* Source material *

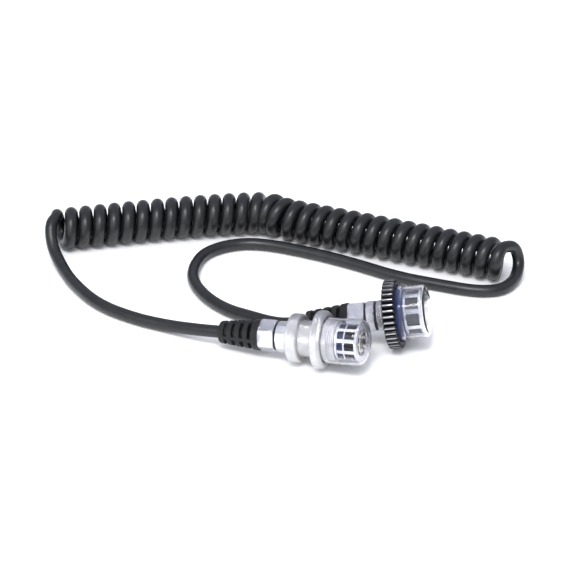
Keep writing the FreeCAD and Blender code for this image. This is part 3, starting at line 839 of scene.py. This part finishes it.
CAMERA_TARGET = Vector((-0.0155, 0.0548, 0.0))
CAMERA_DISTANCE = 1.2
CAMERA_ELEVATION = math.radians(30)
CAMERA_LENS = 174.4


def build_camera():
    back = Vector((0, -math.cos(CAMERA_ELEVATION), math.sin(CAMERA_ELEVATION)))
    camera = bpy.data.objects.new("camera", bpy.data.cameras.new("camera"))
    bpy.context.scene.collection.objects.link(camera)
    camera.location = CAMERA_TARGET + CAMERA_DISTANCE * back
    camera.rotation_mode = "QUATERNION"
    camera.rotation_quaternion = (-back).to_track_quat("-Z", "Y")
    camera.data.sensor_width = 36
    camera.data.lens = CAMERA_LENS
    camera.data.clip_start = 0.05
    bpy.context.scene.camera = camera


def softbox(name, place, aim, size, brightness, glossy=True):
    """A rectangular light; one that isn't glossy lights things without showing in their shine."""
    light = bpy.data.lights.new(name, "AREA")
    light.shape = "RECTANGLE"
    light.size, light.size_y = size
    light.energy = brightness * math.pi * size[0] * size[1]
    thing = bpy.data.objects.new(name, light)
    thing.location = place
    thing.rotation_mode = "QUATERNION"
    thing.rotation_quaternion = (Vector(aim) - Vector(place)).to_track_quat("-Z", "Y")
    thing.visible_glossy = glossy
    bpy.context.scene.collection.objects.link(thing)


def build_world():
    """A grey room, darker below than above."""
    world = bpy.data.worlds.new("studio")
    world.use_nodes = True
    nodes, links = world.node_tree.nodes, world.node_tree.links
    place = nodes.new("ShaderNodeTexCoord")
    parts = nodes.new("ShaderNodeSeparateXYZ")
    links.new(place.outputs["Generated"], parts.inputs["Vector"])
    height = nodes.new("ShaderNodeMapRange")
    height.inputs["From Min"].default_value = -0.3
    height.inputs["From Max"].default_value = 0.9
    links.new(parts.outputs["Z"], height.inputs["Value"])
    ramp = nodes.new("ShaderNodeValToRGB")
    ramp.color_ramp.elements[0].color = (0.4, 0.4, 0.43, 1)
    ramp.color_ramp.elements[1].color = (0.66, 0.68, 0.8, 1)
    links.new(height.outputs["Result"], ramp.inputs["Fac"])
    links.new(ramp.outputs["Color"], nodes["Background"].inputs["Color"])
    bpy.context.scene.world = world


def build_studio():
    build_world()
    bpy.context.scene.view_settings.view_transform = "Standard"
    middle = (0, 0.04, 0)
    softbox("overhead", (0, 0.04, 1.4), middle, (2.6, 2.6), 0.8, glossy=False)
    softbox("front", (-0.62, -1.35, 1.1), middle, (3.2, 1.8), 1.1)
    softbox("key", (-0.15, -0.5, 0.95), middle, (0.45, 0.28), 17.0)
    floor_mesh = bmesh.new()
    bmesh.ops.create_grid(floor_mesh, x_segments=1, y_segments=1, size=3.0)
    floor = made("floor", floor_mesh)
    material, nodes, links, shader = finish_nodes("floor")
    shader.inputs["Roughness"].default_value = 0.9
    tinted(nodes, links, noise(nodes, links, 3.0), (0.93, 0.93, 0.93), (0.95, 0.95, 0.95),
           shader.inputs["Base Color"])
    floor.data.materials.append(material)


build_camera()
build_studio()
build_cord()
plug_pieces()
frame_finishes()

* To be done *
From the first line of the data through the line with "CAMERA_LENS = 174.4", quote each line exactly and add nothing else.

* Result of this exercise *
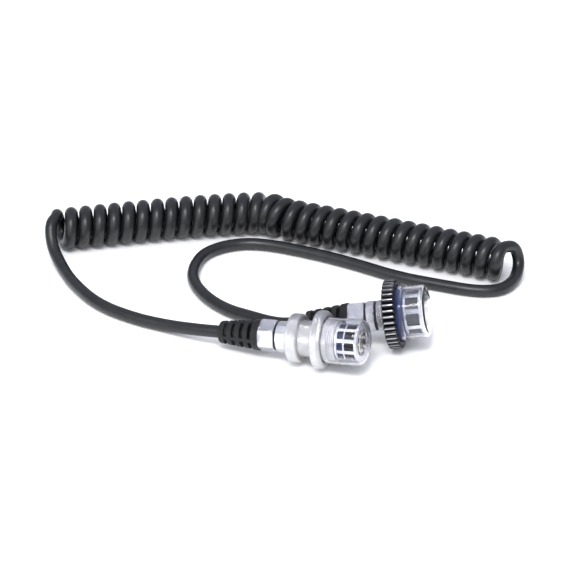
Keep writing the FreeCAD and Blender code for this image. This is part 3, starting at line 839 of scene.py. This part finishes it.
CAMERA_TARGET = Vector((-0.0155, 0.0548, 0.0))
CAMERA_DISTANCE = 1.2
CAMERA_ELEVATION = math.radians(30)
CAMERA_LENS = 174.4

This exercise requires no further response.